I have a design with two variables :  type (obese/normal) and treatment

type is a vector with two levels (obese/normal)

treatment is a vector with 5 levels ( 5 different treatments)

But when I perform this line of code : design_matrix = model.matrix(~0+type+treatment)

the design_matrix that results have only 6 columns : typeLean, typeObese and only 4 columns for treatments ( the treatment that appears to be the first level of the treatment vector is not in my design_matrix ! )

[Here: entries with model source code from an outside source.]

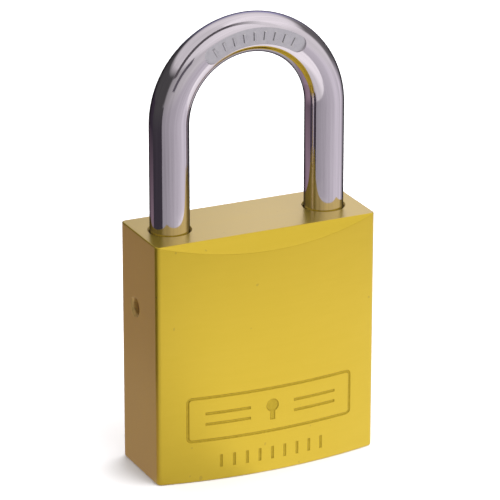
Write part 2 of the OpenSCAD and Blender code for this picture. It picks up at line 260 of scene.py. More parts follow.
class Mat:
    """A node material with a Principled shader, and short words for the nodes it is made from."""

    def __init__(self, name, **inputs):
        self.m = bpy.data.materials.new(name)
        self.m.use_nodes = True
        self.t = self.m.node_tree
        self.p = self.t.nodes["Principled BSDF"]
        for k, v in inputs.items():
            self.set(k, v)
        self.obj = self.t.nodes.new("ShaderNodeTexCoord").outputs["Object"]

    def set(self, key, value):
        self.put(self.p.inputs[key.replace("_", " ").title().replace("Ior", "IOR")], value)

    def put(self, socket, value):
        if isinstance(value, bpy.types.NodeSocket):
            self.t.links.new(value, socket)
        elif isinstance(value, tuple) and len(value) == 3 and socket.type == "RGBA":
            socket.default_value = (*value, 1.0)
        else:
            socket.default_value = value

    def scaled(self, scale):
        """Object coordinates that are stretched where scale is small."""
        n = self.t.nodes.new("ShaderNodeMapping")
        self.put(n.inputs["Vector"], self.obj)
        n.inputs["Scale"].default_value = scale
        return n.outputs["Vector"]

    def noise(self, scale, detail=2.0, rough=0.5, src=None):
        n = self.t.nodes.new("ShaderNodeTexNoise")
        self.put(n.inputs["Vector"], src or self.obj)
        n.inputs["Scale"].default_value = scale
        n.inputs["Detail"].default_value = detail
        n.inputs["Roughness"].default_value = rough
        return n.outputs["Fac"]

    def math(self, op, a, b=0.0):
        n = self.t.nodes.new("ShaderNodeMath")
        n.operation = op
        for s, v in zip(n.inputs, (a, b)):
            self.put(s, v)
        return n.outputs[0]

    def length(self, a, b):
        """Length of the hypotenuse over a and b."""
        squares = self.math("ADD", self.math("MULTIPLY", a, a), self.math("MULTIPLY", b, b))
        return self.math("SQRT", squares)

    def span(self, value, lo, hi, out_lo, out_hi):
        """value, with lo..hi carried over to out_lo..out_hi."""
        n = self.t.nodes.new("ShaderNodeMapRange")
        for s, v in zip(n.inputs, (value, lo, hi, out_lo, out_hi)):
            self.put(s, v)
        return n.outputs[0]

    def mix(self, fac, a, b):
        n = self.t.nodes.new("ShaderNodeMix")
        n.data_type = "RGBA"
        self.put(n.inputs[0], fac)
        self.put(n.inputs[6], a)
        self.put(n.inputs[7], b)
        return n.outputs[2]

    def axes(self, src=None):
        n = self.t.nodes.new("ShaderNodeSeparateXYZ")
        self.put(n.inputs[0], src or self.obj)
        return n.outputs

    def along_bar(self):
        """Coordinates that hardly change along the shackle's bar: a noise becomes streaks."""
        x, y, z = self.axes()
        dx = self.math("SUBTRACT", x, SH_X * MM)
        dz = self.math("MAXIMUM", self.math("SUBTRACT", z, ARCH_Z * MM), 0.0)
        rho = self.length(dx, dz)
        n = self.t.nodes.new("ShaderNodeCombineXYZ")
        for s, v in zip(n.inputs, (rho, y, self.math("MULTIPLY", self.math("ADD", x, z), 0.02))):
            self.put(s, v)
        return n.outputs[0]

    def bump(self, height, strength=0.2, distance=0.00005, base=None):
        n = self.t.nodes.new("ShaderNodeBump")
        n.inputs["Strength"].default_value = strength
        n.inputs["Distance"].default_value = distance
        self.put(n.inputs["Height"], height)
        if base is not None:
            self.put(n.inputs["Normal"], base)
        return n.outputs["Normal"]


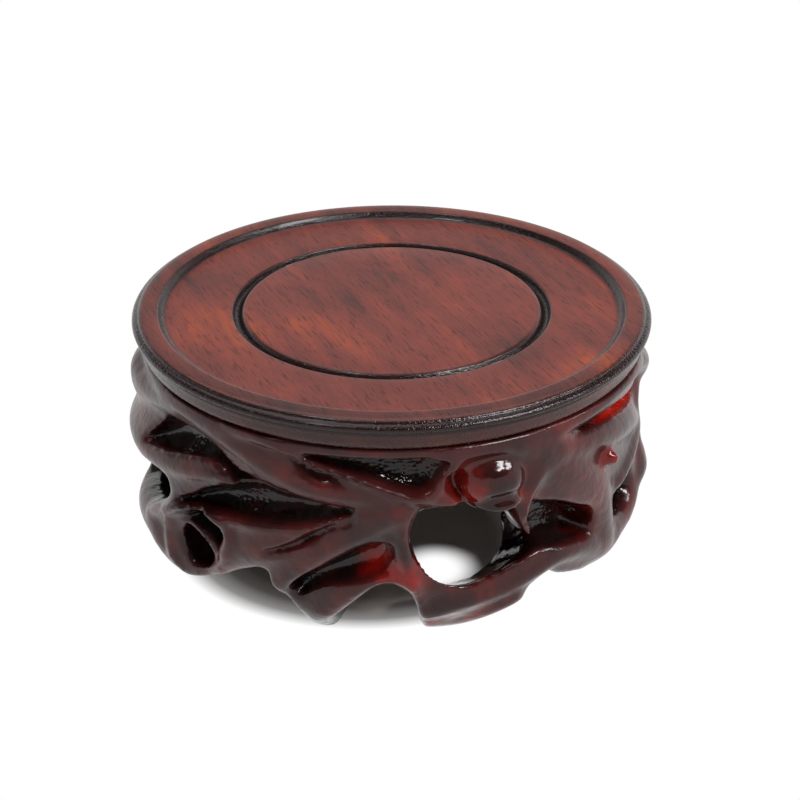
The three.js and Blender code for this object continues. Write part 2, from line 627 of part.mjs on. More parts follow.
const lacquer = new THREE.MeshStandardMaterial({ color: 0x3a1512, roughness: 0.25, metalness: 0 });
const boardLacquer = new THREE.MeshStandardMaterial({ color: 0x9a554a, roughness: 0.45, metalness: 0 });
const pegWood = new THREE.MeshStandardMaterial({ color: 0xb98a5a, roughness: 0.8, metalness: 0 });

function piece(name, geometry, material) {
  const mesh = new THREE.Mesh(geometry, material);
  mesh.name = name;
  return mesh;
}

const stand = new THREE.Group();

const pegHoleTop = BASE_HEIGHT + PEG_DEPTH_IN_BOARD + FIT_GAP;
const pegHoleBottom = BASE_HEIGHT - PEG_DEPTH_IN_BASE - FIT_GAP;
let board = solidOf(topBoard());
let base = rootBase();
for (let i = 0; i < PEG_COUNT; i += 1) {
  const hole = solidOf(pegCylinder(i, PEG_DIAMETER / 2 + FIT_GAP, pegHoleBottom, pegHoleTop));
  board = board.subtract(hole);
  base = base.subtract(hole);
  const peg = pegCylinder(i, PEG_DIAMETER / 2, BASE_HEIGHT - PEG_DEPTH_IN_BASE, BASE_HEIGHT + PEG_DEPTH_IN_BOARD);
  stand.add(piece(`peg_${i + 1}`, peg, pegWood));
}
stand.add(piece('top_board', geometryOf(board), boardLacquer));
stand.add(piece('root_base', geometryOf(base), lacquer));

export default stand;
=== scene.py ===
import math

import bpy
import numpy as np
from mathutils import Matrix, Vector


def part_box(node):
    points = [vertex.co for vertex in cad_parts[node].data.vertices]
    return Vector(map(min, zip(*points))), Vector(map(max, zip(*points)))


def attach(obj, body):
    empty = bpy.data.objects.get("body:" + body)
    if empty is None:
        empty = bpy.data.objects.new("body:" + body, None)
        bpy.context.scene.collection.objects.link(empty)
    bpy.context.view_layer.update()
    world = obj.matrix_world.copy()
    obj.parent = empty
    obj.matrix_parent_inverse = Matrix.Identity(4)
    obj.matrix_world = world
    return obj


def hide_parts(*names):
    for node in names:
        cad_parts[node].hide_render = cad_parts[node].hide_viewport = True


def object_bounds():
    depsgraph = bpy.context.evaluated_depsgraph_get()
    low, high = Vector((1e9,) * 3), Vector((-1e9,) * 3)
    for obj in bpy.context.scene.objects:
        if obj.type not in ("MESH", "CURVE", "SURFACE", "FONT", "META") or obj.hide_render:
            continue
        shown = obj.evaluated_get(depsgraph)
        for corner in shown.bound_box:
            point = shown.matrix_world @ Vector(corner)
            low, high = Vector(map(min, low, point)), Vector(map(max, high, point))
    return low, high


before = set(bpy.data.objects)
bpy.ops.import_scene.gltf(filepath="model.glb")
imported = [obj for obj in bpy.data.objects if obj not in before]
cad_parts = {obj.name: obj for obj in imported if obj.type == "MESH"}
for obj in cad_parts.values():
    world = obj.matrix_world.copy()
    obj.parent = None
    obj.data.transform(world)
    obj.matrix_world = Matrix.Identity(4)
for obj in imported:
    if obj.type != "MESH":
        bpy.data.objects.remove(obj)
cad_low, cad_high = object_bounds()

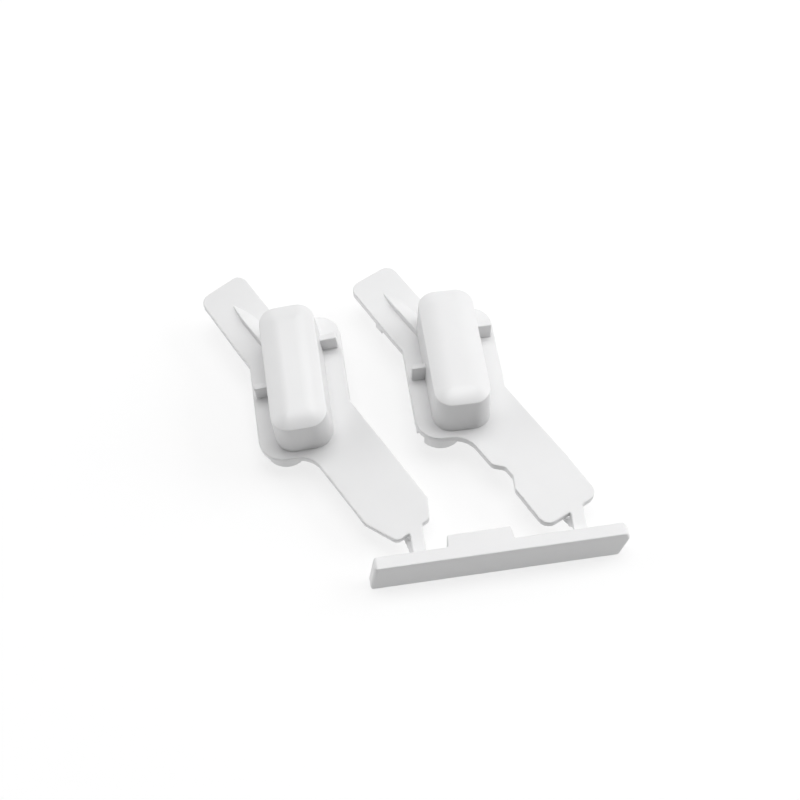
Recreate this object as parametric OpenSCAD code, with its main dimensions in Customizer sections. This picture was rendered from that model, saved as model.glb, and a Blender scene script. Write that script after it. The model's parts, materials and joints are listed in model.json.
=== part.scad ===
// Stair gate latch: one white moulding with two release levers on a common cross bar.
// Origin: middle of the cross bar's underside, on the surface it stands on. X runs along
// the bar, Y from the bar towards the levers' tails, Z up.

/* [Cross bar] */
// Length of the bar along its flat top
bar_length = 66.2; // [62:0.1:70]
// Width of the bar, front to back
bar_width = 3.8; // [3.4:0.1:4.4]
// Height of the bar
bar_height = 10.2; // [9.6:0.1:11]
// How far the left end slopes out from top to foot
bar_end_slope = 1.3; // [0:0.1:2]
// Width of the tab on the bar's back
tab_width = 17.5; // [12:0.5:20]
// How far the tab stands out behind the bar
tab_depth = 3.5; // [2:0.1:4]
// Height of the tab, down from the bar's top
tab_height = 7; // [4:0.5:9]

/* [Lever plate] */
// Thickness of the plate
plate_thickness = 2.2; // [2:0.1:2.6]
// Width of the flange round the button
flange_width = 25.8; // [25:0.1:27]
// Length of the flange round the button
flange_length = 41.8; // [41:0.1:43]
// Turn of the arm and tail from the button's long axis, degrees
strip_turn = 27.3; // [26:0.1:29]
// Width of the arm
arm_width = 17.5; // [17:0.1:18]
// Distance from the button's centre to the bend in the arm
bend_reach = 39.3; // [38:0.1:41]
// Distance from the button's centre to the arm's end
arm_reach = 52.8; // [52:0.1:54]
// Downward dip of the arm's end beyond the bend, degrees
toe_dip = 5; // [3:0.5:7]
// Width of the tail blade
tail_width = 14.2; // [13:0.1:15]
// Distance from the button's centre to the tail's tip
tail_reach = 40.2; // [39:0.1:42]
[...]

Does anyone knows why ? How could I have all the treatments in my design_matrix ?

Thank you,

Have a good day

modified 18 months ago by Ryan C. Thompson7.4k • written 18 months ago by Aurora10
Answer: How does the function model.matrix (to define experimental design) really works
4
18 months ago by
The Scripps Research Institute, La Jolla, CA
Ryan C. Thompson7.4k wrote:

It is important to note that a factor with K levels only adds K-1 coefficients to the design matrix, because there are only K-1 independent differences between K groups. So your design matrix should have 1 + (5-1) + (2-1) = 6 coefficients. For more information on how factors are encoded into a design matrix, have a look here. You are most likely using the "dummy coding" since that is the default.

You can sidestep the problem of factor coding for one of your factors by using a model with no intercept (i.e. ~0), but the rest of the factors must still be coded as normal.